Taking the derivative of a generating function and trying to find the $n^{th}$ derivative

Question

When we are working with a generating function of a given sequence, when we take the derivative, we normally multiply by $x$ to shift the series back due to the derivative causing a shift in the opposite direction. Now, say we are trying to find the $n^{th}$ derivative of a generating function. Do we multiply by $x$ each time? I am trying to find a pattern.

Answer 1

To get the derivative, you differentiate. The $z \mathrm{D}$ trick you describe is for something different.

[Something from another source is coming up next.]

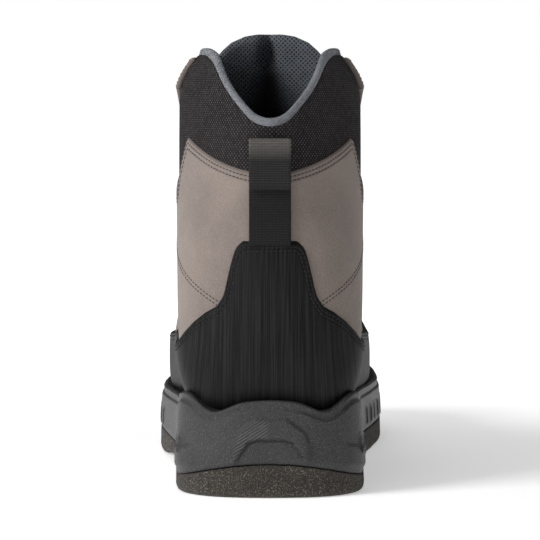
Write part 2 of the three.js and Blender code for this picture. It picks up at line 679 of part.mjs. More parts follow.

Say you have: $$ A(z) = \sum_{n \ge 0} a_n z^n $$ If you compute the derivative: $$ A'(z) = \sum_{n \ge 1} n a_n z^{n - 1} = \sum_{n \ge 0} (n + 1) a_{n + 1} z^n $$ and again: $$ A''(z) = \sum_{n \ge 2} n (n - 1) a_n z^{n - 2} = \sum_{n \ge 0} (n + 2) (n + 1) a_{n + 2} z^n $$ To put back the $z$ "lost" by differentiation, you multiply by $z$, i.e., $$ z A'(z) = z \mathrm{D} A(z) = \sum_{n \ge 0} n a_n z^n $$ and if you are interested in the sequence $n^r a_n$, you get it by: $$ (z \mathrm{D})^r A(z) = \sum_{n \ge 0} n^r a_n z^n $$